WORK INSTRUCTIONS: Transcribe only the lines of the listing below from the one holding "Continue the build123d" through the one holding "flank = Plane(origin=origin, x_dir=axis, z_dir=(1, 0, 0))", inclusive, without any change.
-- Start of WORKING DATA --
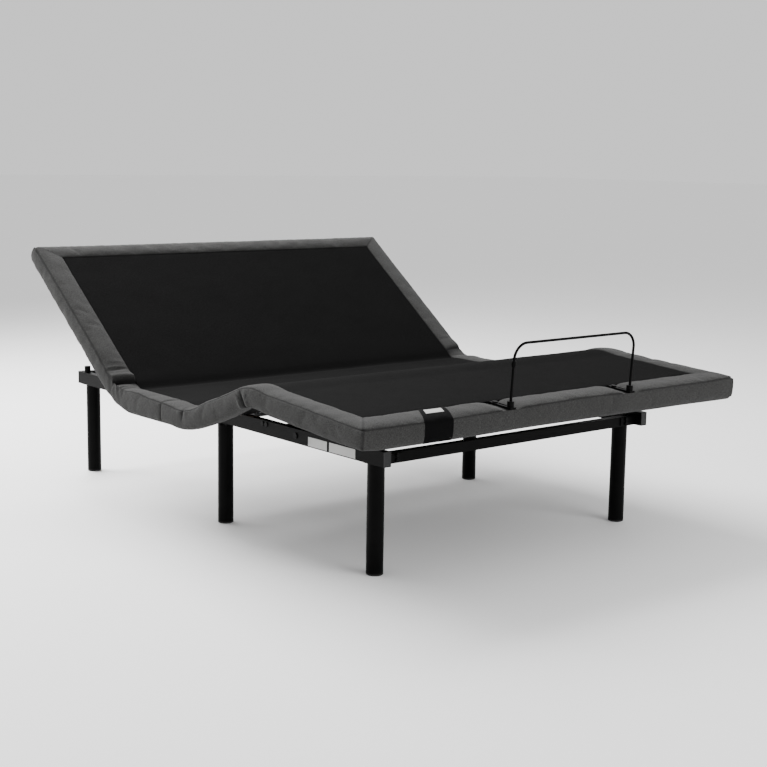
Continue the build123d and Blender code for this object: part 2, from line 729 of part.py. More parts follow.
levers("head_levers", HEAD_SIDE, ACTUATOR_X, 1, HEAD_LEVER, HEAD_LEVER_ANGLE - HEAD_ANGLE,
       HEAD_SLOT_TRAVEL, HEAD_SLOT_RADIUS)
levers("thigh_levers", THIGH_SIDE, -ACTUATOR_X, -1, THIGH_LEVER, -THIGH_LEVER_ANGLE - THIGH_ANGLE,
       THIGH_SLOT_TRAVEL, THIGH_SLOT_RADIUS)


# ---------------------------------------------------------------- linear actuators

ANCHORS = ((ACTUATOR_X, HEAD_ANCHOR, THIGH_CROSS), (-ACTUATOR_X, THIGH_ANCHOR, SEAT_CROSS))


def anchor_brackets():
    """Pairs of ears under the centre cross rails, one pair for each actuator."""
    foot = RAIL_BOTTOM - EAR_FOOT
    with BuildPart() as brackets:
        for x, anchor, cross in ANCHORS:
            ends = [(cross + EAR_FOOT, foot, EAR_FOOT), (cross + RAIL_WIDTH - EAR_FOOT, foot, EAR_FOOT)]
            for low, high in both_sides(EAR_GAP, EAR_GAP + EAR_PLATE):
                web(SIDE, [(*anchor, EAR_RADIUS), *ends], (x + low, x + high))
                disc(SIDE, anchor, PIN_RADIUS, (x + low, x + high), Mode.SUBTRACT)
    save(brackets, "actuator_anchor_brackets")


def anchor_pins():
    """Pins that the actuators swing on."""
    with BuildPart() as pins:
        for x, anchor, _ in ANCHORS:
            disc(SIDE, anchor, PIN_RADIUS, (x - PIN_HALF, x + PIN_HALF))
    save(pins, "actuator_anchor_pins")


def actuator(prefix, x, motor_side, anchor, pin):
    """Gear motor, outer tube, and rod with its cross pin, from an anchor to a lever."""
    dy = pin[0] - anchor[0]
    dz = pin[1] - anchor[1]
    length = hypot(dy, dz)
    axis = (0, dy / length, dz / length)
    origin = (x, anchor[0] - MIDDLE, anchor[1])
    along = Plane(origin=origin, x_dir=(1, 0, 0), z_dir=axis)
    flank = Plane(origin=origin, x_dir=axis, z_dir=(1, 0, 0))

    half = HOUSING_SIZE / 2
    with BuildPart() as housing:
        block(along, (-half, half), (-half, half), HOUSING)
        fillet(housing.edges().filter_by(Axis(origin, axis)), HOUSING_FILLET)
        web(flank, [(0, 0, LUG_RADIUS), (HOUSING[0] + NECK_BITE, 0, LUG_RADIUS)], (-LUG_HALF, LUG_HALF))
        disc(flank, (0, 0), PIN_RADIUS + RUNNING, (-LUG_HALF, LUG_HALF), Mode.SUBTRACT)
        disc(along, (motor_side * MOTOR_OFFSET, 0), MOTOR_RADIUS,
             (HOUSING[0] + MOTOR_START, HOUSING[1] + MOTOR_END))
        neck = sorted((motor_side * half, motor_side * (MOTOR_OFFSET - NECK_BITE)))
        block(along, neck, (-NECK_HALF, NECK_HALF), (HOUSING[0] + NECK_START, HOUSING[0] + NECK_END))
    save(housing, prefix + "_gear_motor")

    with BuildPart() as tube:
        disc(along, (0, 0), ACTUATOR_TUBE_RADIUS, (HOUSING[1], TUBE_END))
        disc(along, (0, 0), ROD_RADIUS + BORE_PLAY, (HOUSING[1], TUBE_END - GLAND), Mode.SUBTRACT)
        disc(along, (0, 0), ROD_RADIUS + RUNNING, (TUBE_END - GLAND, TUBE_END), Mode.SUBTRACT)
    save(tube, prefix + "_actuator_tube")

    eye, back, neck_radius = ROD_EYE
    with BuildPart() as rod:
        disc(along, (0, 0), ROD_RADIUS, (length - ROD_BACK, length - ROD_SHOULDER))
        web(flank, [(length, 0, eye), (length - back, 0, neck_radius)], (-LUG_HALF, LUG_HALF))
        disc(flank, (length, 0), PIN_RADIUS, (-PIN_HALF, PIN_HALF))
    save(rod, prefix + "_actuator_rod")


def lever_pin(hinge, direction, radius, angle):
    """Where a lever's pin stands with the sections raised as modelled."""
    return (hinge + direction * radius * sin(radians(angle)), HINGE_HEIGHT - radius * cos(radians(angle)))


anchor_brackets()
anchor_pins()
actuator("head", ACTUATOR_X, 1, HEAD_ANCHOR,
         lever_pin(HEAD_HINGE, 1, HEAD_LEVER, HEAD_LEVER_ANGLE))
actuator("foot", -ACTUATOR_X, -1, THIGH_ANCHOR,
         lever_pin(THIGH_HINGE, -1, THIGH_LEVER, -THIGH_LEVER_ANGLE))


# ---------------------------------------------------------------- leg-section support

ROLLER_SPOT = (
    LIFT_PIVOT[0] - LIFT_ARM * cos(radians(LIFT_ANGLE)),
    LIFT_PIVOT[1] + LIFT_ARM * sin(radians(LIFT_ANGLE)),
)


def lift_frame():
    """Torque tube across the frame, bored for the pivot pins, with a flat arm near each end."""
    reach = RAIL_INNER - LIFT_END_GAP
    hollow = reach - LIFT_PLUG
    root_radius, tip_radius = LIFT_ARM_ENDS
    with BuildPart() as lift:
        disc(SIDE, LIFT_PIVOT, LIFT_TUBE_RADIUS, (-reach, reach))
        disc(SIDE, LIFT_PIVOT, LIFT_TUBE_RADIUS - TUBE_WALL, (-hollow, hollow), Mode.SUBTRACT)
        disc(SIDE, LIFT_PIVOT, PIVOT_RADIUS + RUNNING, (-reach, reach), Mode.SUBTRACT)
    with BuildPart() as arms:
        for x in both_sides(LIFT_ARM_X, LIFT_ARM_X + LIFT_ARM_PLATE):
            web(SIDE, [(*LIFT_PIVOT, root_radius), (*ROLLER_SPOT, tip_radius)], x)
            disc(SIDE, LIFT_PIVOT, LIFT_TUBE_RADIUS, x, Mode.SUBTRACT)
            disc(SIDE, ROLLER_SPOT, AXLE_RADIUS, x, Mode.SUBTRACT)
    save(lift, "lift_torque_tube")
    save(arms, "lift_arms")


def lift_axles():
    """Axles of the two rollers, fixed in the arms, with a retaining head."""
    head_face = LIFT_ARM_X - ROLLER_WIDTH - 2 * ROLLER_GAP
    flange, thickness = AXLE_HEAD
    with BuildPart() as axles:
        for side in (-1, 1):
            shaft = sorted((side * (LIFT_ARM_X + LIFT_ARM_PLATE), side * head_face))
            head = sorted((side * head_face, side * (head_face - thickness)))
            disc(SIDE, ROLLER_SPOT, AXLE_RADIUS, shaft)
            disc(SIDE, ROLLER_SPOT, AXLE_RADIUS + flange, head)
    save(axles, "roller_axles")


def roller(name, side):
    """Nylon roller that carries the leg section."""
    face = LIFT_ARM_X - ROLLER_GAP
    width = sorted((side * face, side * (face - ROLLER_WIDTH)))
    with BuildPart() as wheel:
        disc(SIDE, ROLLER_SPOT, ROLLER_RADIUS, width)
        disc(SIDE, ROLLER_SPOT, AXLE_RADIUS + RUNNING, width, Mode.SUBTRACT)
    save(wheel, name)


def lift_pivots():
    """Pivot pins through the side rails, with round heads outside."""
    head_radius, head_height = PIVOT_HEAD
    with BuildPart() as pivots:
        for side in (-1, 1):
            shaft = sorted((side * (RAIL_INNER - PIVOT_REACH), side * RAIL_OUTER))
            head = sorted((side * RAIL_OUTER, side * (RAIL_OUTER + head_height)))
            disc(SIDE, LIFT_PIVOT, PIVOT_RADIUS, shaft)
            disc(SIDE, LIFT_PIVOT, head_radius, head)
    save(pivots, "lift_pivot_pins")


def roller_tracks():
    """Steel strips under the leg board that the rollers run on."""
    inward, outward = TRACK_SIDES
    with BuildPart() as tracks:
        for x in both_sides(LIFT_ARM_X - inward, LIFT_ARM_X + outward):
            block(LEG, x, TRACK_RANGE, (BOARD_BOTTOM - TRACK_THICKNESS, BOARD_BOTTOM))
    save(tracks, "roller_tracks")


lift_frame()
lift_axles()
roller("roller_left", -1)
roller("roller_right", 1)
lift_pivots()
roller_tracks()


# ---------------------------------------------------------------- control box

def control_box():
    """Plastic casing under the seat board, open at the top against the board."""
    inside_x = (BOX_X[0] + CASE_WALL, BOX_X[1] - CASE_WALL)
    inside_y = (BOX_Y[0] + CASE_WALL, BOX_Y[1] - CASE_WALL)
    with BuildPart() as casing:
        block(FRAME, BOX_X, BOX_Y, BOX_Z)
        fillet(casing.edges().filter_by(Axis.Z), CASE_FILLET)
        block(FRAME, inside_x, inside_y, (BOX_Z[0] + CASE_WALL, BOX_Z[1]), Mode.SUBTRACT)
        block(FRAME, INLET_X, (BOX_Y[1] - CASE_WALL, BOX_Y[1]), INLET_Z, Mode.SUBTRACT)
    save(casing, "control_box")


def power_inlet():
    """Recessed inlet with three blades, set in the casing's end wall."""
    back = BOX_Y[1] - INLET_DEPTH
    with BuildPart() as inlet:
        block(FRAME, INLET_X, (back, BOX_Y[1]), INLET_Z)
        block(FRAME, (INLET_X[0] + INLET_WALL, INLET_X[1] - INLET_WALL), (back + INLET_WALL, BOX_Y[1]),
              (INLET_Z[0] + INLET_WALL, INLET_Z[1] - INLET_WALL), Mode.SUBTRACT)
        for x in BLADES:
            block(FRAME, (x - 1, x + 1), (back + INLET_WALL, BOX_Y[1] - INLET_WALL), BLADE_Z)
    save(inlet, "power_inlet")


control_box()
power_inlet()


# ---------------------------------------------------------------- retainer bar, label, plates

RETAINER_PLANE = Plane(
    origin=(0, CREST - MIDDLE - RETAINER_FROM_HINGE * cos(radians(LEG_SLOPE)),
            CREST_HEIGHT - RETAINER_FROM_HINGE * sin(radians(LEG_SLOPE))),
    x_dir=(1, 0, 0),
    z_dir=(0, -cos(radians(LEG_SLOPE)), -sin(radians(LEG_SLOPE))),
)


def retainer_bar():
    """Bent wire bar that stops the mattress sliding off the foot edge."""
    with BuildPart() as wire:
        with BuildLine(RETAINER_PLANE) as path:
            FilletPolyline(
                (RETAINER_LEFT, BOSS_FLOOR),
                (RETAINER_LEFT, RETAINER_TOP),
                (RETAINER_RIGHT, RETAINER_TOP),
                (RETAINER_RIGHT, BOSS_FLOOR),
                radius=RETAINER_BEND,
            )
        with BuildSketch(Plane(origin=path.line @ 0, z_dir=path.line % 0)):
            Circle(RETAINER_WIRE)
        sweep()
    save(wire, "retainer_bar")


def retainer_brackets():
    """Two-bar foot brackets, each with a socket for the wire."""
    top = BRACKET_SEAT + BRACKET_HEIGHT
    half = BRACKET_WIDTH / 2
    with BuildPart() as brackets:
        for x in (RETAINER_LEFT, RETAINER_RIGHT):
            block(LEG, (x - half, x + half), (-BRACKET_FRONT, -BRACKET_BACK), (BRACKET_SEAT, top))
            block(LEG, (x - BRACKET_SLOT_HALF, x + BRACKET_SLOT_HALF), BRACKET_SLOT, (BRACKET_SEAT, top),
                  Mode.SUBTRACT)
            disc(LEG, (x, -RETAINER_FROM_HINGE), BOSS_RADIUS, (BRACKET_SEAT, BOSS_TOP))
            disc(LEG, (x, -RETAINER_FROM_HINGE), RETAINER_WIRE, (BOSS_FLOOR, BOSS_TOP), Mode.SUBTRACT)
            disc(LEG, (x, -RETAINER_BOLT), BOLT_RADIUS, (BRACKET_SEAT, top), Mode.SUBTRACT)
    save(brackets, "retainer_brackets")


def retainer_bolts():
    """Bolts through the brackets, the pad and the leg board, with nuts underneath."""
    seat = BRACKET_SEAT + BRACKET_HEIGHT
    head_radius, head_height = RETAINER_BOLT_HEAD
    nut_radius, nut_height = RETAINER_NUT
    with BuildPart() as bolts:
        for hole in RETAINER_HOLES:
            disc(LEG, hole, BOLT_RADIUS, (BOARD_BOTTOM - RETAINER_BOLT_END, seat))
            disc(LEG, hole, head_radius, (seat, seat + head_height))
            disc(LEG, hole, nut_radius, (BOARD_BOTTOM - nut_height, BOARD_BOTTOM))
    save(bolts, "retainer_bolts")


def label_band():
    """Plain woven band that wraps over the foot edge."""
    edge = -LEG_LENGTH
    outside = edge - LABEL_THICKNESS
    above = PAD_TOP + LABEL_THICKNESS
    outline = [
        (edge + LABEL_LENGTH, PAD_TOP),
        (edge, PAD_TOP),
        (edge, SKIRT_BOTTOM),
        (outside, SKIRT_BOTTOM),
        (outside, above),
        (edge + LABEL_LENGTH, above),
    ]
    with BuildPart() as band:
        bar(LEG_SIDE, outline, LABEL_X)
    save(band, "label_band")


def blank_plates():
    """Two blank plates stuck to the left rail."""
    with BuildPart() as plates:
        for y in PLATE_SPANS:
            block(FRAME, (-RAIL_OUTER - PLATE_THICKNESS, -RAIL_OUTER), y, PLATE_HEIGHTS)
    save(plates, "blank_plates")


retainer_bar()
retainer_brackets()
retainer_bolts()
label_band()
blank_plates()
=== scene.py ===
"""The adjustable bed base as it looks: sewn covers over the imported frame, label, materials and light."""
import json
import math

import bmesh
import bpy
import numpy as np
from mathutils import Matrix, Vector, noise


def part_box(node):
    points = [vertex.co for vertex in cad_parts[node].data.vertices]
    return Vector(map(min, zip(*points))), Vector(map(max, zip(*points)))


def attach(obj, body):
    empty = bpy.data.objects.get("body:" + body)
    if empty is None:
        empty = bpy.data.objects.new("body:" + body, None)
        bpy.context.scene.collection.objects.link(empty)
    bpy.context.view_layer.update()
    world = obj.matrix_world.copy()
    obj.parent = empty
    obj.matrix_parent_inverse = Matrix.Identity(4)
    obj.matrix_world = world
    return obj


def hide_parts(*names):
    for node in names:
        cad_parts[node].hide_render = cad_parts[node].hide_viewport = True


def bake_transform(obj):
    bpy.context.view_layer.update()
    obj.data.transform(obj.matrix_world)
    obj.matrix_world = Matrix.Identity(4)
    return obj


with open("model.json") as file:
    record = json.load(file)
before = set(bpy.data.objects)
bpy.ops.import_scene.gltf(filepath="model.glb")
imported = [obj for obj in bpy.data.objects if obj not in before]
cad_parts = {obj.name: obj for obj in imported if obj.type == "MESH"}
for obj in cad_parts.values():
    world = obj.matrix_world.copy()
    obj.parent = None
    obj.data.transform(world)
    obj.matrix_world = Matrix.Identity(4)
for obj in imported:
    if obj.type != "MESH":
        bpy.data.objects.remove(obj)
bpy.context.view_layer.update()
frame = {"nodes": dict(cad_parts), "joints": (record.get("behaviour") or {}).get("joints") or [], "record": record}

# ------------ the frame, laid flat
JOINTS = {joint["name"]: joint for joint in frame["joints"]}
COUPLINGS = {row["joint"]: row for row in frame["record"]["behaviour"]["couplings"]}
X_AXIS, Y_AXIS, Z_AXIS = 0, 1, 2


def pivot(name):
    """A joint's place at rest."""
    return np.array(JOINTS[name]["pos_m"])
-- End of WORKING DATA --
-- Start of WORKING DATA --
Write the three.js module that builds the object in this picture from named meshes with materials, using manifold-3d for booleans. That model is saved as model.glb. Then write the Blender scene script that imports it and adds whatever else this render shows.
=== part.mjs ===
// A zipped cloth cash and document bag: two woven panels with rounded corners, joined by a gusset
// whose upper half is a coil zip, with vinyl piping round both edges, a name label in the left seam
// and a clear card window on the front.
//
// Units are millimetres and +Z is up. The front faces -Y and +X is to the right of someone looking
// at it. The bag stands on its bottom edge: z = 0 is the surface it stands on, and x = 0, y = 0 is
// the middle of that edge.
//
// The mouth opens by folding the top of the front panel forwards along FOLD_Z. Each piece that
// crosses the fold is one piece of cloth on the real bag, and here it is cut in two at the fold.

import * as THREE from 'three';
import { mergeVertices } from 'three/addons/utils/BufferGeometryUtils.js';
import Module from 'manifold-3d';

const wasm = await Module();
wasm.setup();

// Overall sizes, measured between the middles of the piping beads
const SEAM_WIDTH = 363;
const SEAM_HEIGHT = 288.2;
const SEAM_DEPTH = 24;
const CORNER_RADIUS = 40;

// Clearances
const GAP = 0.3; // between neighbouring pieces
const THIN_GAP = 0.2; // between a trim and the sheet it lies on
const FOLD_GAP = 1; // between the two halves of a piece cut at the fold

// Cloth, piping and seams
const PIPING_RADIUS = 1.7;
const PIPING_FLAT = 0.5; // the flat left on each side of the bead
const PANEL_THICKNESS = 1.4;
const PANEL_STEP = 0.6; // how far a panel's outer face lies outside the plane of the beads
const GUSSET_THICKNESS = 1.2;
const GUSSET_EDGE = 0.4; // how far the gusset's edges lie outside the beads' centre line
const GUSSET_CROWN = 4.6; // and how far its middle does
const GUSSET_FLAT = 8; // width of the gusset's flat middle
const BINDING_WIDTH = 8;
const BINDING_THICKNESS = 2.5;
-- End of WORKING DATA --
SOLUTION FOR THIS EXERCISE:
Continue the build123d and Blender code for this object: part 2, from line 729 of part.py. More parts follow.
levers("head_levers", HEAD_SIDE, ACTUATOR_X, 1, HEAD_LEVER, HEAD_LEVER_ANGLE - HEAD_ANGLE,
       HEAD_SLOT_TRAVEL, HEAD_SLOT_RADIUS)
levers("thigh_levers", THIGH_SIDE, -ACTUATOR_X, -1, THIGH_LEVER, -THIGH_LEVER_ANGLE - THIGH_ANGLE,
       THIGH_SLOT_TRAVEL, THIGH_SLOT_RADIUS)


# ---------------------------------------------------------------- linear actuators

ANCHORS = ((ACTUATOR_X, HEAD_ANCHOR, THIGH_CROSS), (-ACTUATOR_X, THIGH_ANCHOR, SEAT_CROSS))


def anchor_brackets():
    """Pairs of ears under the centre cross rails, one pair for each actuator."""
    foot = RAIL_BOTTOM - EAR_FOOT
    with BuildPart() as brackets:
        for x, anchor, cross in ANCHORS:
            ends = [(cross + EAR_FOOT, foot, EAR_FOOT), (cross + RAIL_WIDTH - EAR_FOOT, foot, EAR_FOOT)]
            for low, high in both_sides(EAR_GAP, EAR_GAP + EAR_PLATE):
                web(SIDE, [(*anchor, EAR_RADIUS), *ends], (x + low, x + high))
                disc(SIDE, anchor, PIN_RADIUS, (x + low, x + high), Mode.SUBTRACT)
    save(brackets, "actuator_anchor_brackets")


def anchor_pins():
    """Pins that the actuators swing on."""
    with BuildPart() as pins:
        for x, anchor, _ in ANCHORS:
            disc(SIDE, anchor, PIN_RADIUS, (x - PIN_HALF, x + PIN_HALF))
    save(pins, "actuator_anchor_pins")


def actuator(prefix, x, motor_side, anchor, pin):
    """Gear motor, outer tube, and rod with its cross pin, from an anchor to a lever."""
    dy = pin[0] - anchor[0]
    dz = pin[1] - anchor[1]
    length = hypot(dy, dz)
    axis = (0, dy / length, dz / length)
    origin = (x, anchor[0] - MIDDLE, anchor[1])
    along = Plane(origin=origin, x_dir=(1, 0, 0), z_dir=axis)
    flank = Plane(origin=origin, x_dir=axis, z_dir=(1, 0, 0))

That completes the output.